→ **GIVEN EXERCISE**: Give back the exact lines spanning from the line with "addFrame();" to the line with "obj.matrix_world = world", with both of those lines included and no others.

→ **RECORDS FOR THE EXERCISE**:

○ ○ ○

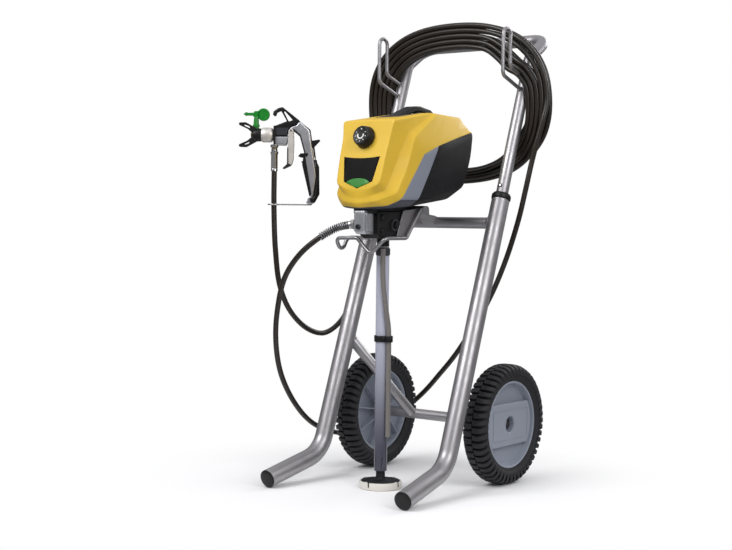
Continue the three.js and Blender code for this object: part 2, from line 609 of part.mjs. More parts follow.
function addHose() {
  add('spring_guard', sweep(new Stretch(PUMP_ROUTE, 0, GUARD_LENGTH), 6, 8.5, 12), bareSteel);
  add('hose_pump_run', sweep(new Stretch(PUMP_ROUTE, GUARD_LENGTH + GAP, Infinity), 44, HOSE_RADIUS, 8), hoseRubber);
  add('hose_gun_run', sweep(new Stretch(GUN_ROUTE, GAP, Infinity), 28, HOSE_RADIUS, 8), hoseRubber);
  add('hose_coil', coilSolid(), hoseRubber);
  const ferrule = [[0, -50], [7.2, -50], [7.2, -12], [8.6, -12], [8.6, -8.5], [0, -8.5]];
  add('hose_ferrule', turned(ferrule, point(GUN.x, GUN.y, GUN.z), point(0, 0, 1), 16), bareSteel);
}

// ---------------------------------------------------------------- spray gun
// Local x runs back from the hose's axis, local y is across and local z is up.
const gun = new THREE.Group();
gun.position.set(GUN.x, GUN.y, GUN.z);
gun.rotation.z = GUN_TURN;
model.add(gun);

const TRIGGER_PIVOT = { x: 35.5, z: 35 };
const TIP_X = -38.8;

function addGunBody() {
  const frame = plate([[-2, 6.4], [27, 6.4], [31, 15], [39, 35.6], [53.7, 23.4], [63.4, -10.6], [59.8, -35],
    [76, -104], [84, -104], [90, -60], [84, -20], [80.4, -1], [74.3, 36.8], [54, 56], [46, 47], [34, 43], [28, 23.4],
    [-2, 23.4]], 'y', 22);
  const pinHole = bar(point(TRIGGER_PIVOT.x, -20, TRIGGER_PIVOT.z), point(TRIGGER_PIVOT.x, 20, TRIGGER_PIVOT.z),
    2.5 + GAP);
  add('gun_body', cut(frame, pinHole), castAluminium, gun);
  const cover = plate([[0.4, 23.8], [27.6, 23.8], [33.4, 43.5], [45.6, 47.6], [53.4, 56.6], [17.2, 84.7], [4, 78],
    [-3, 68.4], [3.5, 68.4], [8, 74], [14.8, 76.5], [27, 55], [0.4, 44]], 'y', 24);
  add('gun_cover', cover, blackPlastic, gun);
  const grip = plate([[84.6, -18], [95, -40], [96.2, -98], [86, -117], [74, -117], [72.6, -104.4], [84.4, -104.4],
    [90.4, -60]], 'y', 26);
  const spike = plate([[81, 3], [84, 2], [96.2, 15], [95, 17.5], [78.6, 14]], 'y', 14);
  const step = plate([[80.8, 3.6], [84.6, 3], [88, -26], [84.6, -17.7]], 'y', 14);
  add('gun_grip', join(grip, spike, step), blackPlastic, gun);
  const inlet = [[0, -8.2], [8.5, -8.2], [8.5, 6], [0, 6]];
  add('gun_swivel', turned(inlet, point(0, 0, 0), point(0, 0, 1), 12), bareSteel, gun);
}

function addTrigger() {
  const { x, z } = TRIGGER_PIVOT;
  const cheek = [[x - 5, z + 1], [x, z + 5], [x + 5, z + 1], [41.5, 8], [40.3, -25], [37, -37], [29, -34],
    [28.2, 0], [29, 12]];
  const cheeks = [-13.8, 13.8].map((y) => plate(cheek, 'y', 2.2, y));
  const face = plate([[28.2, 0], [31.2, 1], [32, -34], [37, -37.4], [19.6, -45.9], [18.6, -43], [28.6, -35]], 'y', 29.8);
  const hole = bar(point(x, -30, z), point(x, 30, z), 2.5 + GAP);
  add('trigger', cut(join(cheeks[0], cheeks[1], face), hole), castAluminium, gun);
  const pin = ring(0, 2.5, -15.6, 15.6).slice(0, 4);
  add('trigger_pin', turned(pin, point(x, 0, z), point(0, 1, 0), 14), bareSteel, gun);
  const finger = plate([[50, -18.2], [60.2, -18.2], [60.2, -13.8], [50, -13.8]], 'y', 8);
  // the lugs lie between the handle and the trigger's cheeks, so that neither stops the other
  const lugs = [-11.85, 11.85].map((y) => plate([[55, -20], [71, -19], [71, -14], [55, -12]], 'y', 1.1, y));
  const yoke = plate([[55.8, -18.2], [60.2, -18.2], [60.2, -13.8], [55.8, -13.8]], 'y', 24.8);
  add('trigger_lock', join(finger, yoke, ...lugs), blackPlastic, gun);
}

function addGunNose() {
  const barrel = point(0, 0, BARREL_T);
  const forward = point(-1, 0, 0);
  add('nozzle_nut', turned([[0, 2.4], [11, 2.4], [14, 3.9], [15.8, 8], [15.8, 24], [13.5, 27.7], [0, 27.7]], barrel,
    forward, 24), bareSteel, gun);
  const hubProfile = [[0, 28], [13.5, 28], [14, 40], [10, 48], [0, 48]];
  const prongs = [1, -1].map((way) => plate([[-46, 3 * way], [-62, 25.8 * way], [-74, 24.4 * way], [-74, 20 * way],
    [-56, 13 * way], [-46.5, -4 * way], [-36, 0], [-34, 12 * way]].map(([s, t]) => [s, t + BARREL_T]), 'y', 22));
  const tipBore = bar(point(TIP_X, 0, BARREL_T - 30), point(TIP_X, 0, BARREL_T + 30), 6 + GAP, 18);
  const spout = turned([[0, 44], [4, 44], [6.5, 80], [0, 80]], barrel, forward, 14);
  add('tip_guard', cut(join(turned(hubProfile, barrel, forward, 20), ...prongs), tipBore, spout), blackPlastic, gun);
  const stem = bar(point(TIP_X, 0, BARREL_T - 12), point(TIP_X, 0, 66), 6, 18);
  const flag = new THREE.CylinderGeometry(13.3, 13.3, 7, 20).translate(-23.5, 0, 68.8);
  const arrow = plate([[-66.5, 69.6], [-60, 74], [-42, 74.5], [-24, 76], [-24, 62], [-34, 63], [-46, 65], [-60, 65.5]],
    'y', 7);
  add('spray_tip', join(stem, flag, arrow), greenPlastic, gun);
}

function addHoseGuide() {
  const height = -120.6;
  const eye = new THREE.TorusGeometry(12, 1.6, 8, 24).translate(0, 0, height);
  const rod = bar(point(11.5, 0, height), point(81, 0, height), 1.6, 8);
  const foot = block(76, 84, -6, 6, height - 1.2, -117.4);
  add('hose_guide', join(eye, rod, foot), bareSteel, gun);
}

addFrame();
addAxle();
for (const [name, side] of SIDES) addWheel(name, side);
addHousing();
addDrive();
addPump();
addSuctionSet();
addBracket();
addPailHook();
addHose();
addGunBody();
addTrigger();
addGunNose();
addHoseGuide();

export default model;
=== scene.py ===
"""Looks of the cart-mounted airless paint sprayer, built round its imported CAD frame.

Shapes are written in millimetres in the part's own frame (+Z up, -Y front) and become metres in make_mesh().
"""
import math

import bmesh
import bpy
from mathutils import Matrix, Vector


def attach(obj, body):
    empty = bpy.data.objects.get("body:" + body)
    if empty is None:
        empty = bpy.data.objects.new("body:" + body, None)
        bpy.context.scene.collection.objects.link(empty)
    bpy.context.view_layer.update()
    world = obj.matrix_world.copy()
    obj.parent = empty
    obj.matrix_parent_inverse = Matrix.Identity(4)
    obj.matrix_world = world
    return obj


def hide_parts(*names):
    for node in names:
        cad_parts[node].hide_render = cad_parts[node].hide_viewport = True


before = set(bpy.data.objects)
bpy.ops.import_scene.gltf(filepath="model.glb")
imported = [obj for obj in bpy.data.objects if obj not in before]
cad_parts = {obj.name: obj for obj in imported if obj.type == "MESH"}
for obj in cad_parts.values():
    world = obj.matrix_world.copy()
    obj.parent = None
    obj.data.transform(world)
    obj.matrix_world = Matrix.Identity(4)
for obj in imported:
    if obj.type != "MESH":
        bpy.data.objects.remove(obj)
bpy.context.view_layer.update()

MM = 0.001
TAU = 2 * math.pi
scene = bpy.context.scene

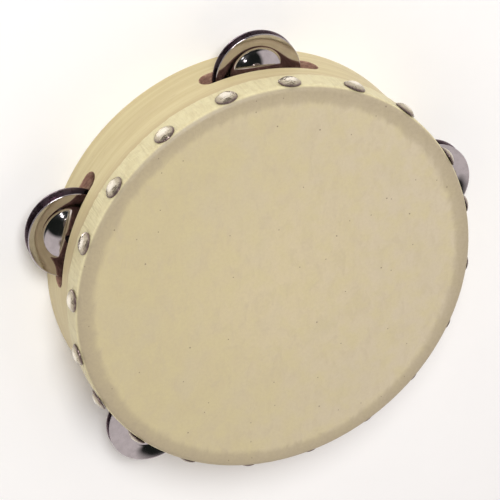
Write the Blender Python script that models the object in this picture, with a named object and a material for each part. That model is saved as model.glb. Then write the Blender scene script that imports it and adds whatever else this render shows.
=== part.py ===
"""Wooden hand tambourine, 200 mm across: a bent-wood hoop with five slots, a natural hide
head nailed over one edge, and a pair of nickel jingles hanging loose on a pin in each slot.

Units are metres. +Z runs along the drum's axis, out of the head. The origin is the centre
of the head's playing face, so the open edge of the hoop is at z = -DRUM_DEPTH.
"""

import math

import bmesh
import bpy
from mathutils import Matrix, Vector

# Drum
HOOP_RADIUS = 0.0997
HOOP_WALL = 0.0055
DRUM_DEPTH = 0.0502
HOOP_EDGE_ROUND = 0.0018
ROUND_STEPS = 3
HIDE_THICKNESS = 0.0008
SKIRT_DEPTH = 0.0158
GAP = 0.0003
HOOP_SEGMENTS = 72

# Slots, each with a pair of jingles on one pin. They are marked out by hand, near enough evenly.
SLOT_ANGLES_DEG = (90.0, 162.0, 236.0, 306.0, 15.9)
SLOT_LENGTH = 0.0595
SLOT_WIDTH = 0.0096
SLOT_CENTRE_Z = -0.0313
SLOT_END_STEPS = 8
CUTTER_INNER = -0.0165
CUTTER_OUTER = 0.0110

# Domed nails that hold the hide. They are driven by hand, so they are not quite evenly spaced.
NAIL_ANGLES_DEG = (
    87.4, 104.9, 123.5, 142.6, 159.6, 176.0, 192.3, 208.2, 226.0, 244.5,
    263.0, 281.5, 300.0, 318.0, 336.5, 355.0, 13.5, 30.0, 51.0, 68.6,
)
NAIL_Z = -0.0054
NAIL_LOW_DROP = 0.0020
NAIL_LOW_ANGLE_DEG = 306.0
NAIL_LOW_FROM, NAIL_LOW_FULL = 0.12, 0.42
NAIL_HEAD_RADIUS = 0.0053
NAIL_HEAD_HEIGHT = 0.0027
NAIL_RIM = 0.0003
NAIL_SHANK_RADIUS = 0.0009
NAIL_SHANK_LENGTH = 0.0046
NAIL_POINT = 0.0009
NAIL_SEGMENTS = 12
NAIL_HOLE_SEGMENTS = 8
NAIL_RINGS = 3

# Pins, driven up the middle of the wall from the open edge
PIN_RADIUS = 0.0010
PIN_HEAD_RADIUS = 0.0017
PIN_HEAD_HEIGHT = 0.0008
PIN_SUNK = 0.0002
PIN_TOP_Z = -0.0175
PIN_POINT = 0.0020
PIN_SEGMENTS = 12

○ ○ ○

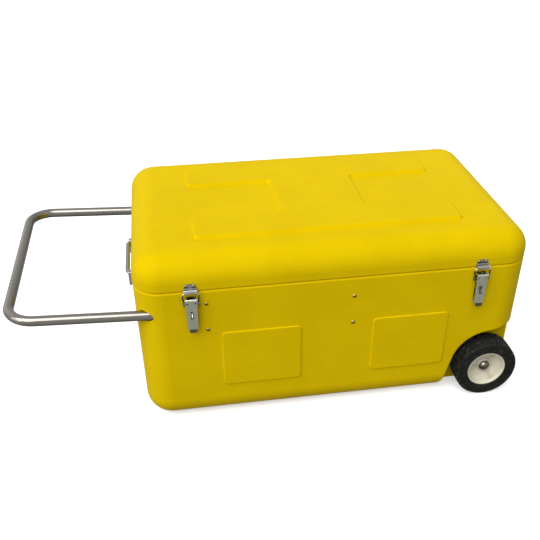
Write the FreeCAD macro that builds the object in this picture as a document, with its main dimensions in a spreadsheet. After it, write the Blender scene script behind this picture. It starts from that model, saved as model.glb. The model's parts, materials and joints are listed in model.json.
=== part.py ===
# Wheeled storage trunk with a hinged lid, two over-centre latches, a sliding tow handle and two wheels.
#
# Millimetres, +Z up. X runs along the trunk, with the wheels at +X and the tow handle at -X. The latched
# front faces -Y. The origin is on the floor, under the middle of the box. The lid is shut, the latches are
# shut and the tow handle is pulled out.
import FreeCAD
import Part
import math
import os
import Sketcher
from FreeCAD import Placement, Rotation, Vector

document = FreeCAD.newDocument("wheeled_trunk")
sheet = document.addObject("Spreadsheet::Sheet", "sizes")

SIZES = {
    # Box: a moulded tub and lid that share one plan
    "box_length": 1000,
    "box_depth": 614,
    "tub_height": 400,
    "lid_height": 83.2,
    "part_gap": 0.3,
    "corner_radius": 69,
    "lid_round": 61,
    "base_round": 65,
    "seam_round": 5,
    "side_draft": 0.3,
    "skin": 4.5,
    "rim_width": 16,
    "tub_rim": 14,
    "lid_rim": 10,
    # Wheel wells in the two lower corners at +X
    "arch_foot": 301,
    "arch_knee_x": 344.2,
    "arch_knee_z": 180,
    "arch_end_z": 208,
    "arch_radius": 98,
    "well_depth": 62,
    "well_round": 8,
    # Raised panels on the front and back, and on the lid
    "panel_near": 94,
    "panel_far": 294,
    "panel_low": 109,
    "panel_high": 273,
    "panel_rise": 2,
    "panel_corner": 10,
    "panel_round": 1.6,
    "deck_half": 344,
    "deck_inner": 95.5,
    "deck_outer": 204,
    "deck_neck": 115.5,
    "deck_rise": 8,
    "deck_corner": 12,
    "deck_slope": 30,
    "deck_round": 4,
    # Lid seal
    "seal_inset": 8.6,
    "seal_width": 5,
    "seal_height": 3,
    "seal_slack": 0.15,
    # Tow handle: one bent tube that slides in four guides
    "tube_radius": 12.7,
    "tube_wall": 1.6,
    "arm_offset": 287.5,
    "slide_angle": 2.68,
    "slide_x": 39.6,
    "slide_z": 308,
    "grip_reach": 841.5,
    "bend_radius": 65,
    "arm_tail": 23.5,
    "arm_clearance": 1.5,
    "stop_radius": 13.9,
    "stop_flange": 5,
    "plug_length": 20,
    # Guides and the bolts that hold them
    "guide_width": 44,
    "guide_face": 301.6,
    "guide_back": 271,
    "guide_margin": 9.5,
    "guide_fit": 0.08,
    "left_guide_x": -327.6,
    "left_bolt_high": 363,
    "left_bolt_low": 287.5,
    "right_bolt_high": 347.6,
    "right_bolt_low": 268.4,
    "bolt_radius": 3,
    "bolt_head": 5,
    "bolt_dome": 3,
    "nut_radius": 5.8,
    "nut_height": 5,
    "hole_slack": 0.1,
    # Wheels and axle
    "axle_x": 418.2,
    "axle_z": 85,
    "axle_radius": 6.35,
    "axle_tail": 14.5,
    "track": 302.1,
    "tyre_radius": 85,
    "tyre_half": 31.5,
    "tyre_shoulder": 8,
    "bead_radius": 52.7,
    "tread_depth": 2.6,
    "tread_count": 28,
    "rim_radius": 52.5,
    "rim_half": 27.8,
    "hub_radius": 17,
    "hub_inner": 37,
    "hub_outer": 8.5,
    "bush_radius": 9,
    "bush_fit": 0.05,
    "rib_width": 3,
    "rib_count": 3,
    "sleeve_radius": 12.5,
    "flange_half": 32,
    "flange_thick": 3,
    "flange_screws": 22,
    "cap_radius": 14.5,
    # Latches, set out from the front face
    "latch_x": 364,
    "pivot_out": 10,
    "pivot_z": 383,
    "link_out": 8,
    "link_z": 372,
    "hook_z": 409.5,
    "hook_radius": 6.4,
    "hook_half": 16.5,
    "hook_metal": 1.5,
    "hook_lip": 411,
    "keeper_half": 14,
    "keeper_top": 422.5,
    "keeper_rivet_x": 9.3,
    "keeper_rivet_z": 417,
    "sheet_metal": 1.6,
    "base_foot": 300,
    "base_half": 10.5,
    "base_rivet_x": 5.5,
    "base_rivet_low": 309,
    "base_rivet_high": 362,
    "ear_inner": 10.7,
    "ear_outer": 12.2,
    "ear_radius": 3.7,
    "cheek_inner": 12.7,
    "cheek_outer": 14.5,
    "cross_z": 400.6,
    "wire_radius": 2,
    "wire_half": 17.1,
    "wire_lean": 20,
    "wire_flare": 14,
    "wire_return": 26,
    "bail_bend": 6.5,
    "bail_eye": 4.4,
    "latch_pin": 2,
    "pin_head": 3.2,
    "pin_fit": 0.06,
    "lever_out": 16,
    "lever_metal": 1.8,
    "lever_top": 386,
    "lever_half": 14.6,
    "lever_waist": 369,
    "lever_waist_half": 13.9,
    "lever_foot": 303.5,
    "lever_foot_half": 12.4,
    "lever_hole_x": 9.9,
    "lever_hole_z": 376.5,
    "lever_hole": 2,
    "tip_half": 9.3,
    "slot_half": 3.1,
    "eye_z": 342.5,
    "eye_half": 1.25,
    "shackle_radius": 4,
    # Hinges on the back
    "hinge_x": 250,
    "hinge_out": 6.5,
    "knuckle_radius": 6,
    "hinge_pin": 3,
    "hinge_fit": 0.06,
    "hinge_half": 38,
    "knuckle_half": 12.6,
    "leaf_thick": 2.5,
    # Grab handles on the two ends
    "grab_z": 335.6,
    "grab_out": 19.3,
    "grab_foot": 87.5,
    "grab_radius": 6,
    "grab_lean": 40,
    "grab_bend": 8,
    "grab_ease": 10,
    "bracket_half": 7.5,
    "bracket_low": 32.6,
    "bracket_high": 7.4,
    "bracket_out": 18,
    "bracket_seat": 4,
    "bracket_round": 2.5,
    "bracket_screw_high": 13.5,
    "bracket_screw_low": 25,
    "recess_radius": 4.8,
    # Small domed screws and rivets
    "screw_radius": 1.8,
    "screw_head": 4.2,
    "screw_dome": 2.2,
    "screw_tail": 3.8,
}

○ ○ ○

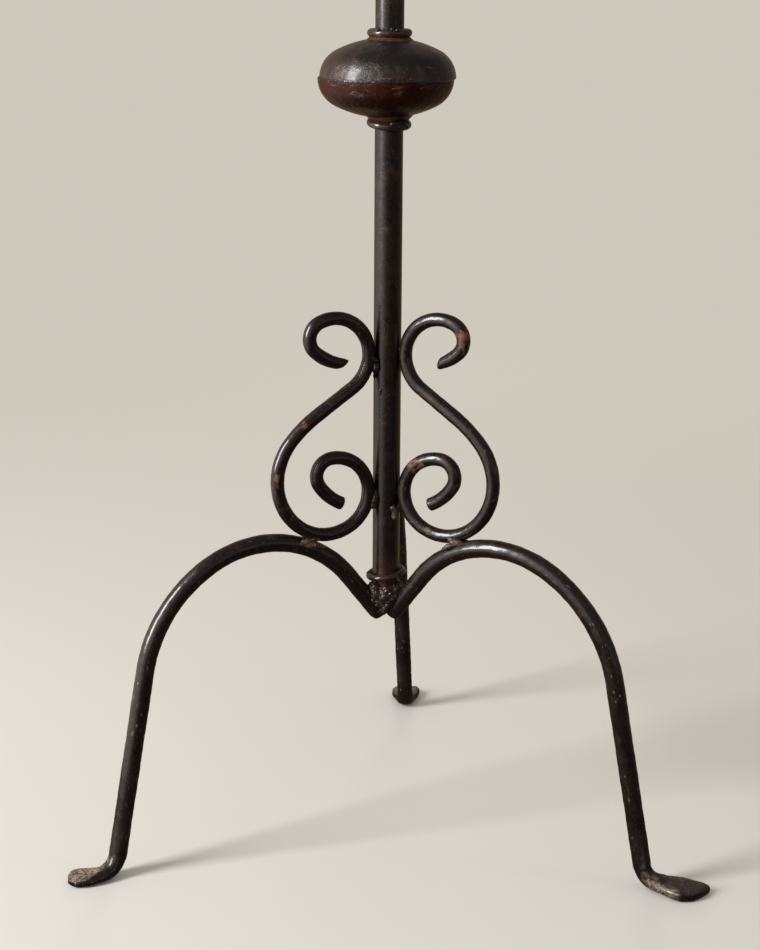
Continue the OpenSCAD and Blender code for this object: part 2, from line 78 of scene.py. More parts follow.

○ ○ ○

→ **EXERCISE ANSWER**:
addFrame();
addAxle();
for (const [name, side] of SIDES) addWheel(name, side);
addHousing();
addDrive();
addPump();
addSuctionSet();
addBracket();
addPailHook();
addHose();
addGunBody();
addTrigger();
addGunNose();
addHoseGuide();

export default model;
=== scene.py ===
"""Looks of the cart-mounted airless paint sprayer, built round its imported CAD frame.

Shapes are written in millimetres in the part's own frame (+Z up, -Y front) and become metres in make_mesh().
"""
import math

import bmesh
import bpy
from mathutils import Matrix, Vector


def attach(obj, body):
    empty = bpy.data.objects.get("body:" + body)
    if empty is None:
        empty = bpy.data.objects.new("body:" + body, None)
        bpy.context.scene.collection.objects.link(empty)
    bpy.context.view_layer.update()
    world = obj.matrix_world.copy()
    obj.parent = empty
    obj.matrix_parent_inverse = Matrix.Identity(4)
    obj.matrix_world = world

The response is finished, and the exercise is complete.